▶ **Data provided**:
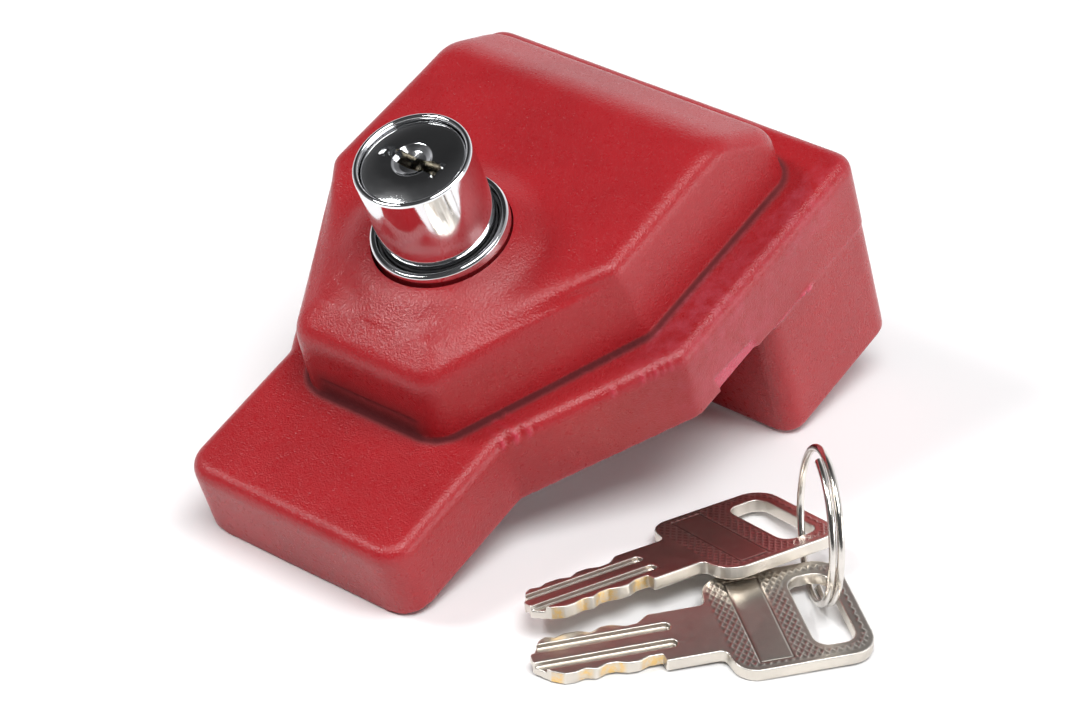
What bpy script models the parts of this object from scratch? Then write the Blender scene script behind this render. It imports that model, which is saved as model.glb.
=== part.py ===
"""Push-in gladhand (trailer air coupler) lock with two keys on a split ring.

A moulded housing covers the air coupling: a tongue at the front, a faceted dome over the lock
and a deep leg at the back with an arc slot for the coupling's flange.  A sprung plunger in a
steel sleeve drives a round pin out of the underside.  The key turns a wafer plug whose cam tab
swings into a groove of the sleeve and holds the plunger in.

Lengths are in millimetres and are scaled to metres when a mesh is made.  Three frames are used:
the housing frame (X tongue to leg, Z up, Z = 0 on the underside), which stands tilted on the
table; the lock cylinder's frame inside it (Z along the plunger); and one frame per key.
"""
import math

import bmesh
import bpy
from mathutils import Euler, Matrix, Vector

MM = 0.001

# Whole object: where the tongue's bottom front edge stands, and the housing's tilt.
ORIGIN = (-56.016, 24.263, 0.0)
HOUSING_TILT = 19.17

# Housing outline, seen from above: half widths at each X.
TONGUE_HALF = 24.4
KINK_X = 30.3
FLARE_X = 60.4
PLATE_HALF = 41.7
BACK_X = 113.9
PLATE_T = 15.6
PLATE_EDGE_R = 4.5
LEG_X = 81.4
LEG_DEPTH = 28.3
PARTING_STEP = 0.12

# Dome: (x, half width, z) of the foot, shoulder and top corners, front to back.
DOME_FOOT = ((24.7, 15.0, 15.6), (61.7, 33.4, 15.6), (106.2, 33.4, 15.6))
DOME_SHOULDER = ((25.4, 14.6, 29.0), (60.9, 32.3, 27.0), (105.6, 32.8, 24.8))
DOME_TOP = ((32.6, 11.7, 32.5), (59.8, 31.4, 33.2), (92.3, 31.3, 34.05))
# How far back the shoulder's and the top's bends are rounded, at each of the three corners.
DOME_BENDS = ((3.0, 1.8), (3.4, 3.4), (3.4, 5.2))
# Low boss round the sleeve on the dome's top: (radius, z) profile, its place and slope.
BOSS_X, BOSS_SLOPE = 52.2, 1.5
BOSS = ((13.4, 35.4), (14.5, 35.15), (15.7, 34.6), (17.0, 33.9), (18.3, 33.3), (19.4, 32.9),
        (16.0, 28.5))

# Jaw slot in the leg, an arc as of the coupling's round flange.
SLOT_R = 42.0
SLOT_LOW, SLOT_HIGH = -14.5, -4.5

# Underside cover.
COVER_X0, COVER_X1, COVER_HALF = 33.5, 79.5, 21.0
COVER_RECESS = 3.0
SCREW_SPOTS = ((38.0, -16.5), (38.0, 16.5), (75.0, -16.5), (75.0, 16.5))

# Lock cylinder: a point on its axis, lean to the front, travel.
AXIS_X, AXIS_Z, AXIS_LEAN = 52.5, 31.24, 4.1
TRAVEL = 10.0
BARREL_R, BARREL_TOP, BARREL_LOW = 10.5, 54.4, 26.4
SLEEVE_R, SLEEVE_TOP, SLEEVE_LOW = 12.36, 37.8, 3.4
SLEEVE_BODY_R, SLEEVE_SHOULDER = 15.0, 26.9
SLEEVE_BORE = 10.62
CAM_LOW, CAM_HIGH, CAM_REACH = 23.8, 26.1, 12.8
GROOVE_R = 13.1
GUIDE_PIN_Z = 29.4
PLUG_R, PLUG_HEAD_R, PLUG_FACE = 7.0, 9.3, 54.2
WAFER_Z = (48.6, 46.0, 43.4, 40.8, 38.2, 35.6)
WAFER_SHIFT = (0.35, -0.2, 0.1, -0.35, 0.25, -0.1)
SPRING_LOW, SPRING_HIGH, SPRING_R, SPRING_WIRE = 5.6, 20.85, 6.2, 0.55

# Keys: tip position and (roll, pitch, yaw), in the table frame.
KEY_T = 2.3
KEY_LEN, KEY_BOW_HALF, KEY_COLLAR_HALF = 56.7, 12.4, 6.1
KEY_POSES = {
    "key_1": ((9.1, -42.0, 4.4), (-11.5, 1.75, -18.6)),
    "key_2": ((2.1, -48.4, 0.42), (4.4, -0.97, -36.3)),
}
RING_CENTRE, RING_LEAN, RING_YAW = (49.7, -72.15, 13.93), 2.2, 48.0
RING_R, RING_WIRE, RING_TURNS, RING_START = 13.15, 0.68, 1.5, 91.0


# ---------------------------------------------------------------- scene and helpers
for old in list(bpy.data.objects):
    bpy.data.objects.remove(old, do_unlink=True)

parts = bpy.data.collections.new("gladhand_lock")
cutters = bpy.data.collections.new("cutters")
for coll in (parts, cutters):
    bpy.context.scene.collection.children.link(coll)


def material(name, colour, roughness, metallic):
    mat = bpy.data.materials.new(name)
    mat.use_nodes = True
    shader = mat.node_tree.nodes["Principled BSDF"]
    shader.inputs["Base Color"].default_value = (*colour, 1.0)
    shader.inputs["Roughness"].default_value = roughness
    shader.inputs["Metallic"].default_value = metallic
    return mat


RED = material("red_plastic", (0.33, 0.012, 0.02), 0.45, 0.0)
CHROME = material("chrome", (0.82, 0.82, 0.84), 0.08, 1.0)
STEEL = material("steel", (0.56, 0.57, 0.58), 0.3, 1.0)
BRASS = material("brass", (0.78, 0.6, 0.3), 0.3, 1.0)
NICKEL = material("nickel", (0.66, 0.62, 0.56), 0.25, 1.0)
RUBBER = material("rubber", (0.02, 0.02, 0.02), 0.7, 0.0)


def empty(name, parent, location, rotation):
    """An empty frame; location in mm, rotation in degrees."""
    obj = bpy.data.objects.new(name, None)
    obj.empty_display_size = 0.01
    obj.location = Vector(location) * MM
    obj.rotation_euler = Euler([math.radians(a) for a in rotation])
    obj.parent = parent
    parts.objects.link(obj)
    return obj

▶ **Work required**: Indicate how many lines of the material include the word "parts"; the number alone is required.

▶ **Answer to this problem**: 4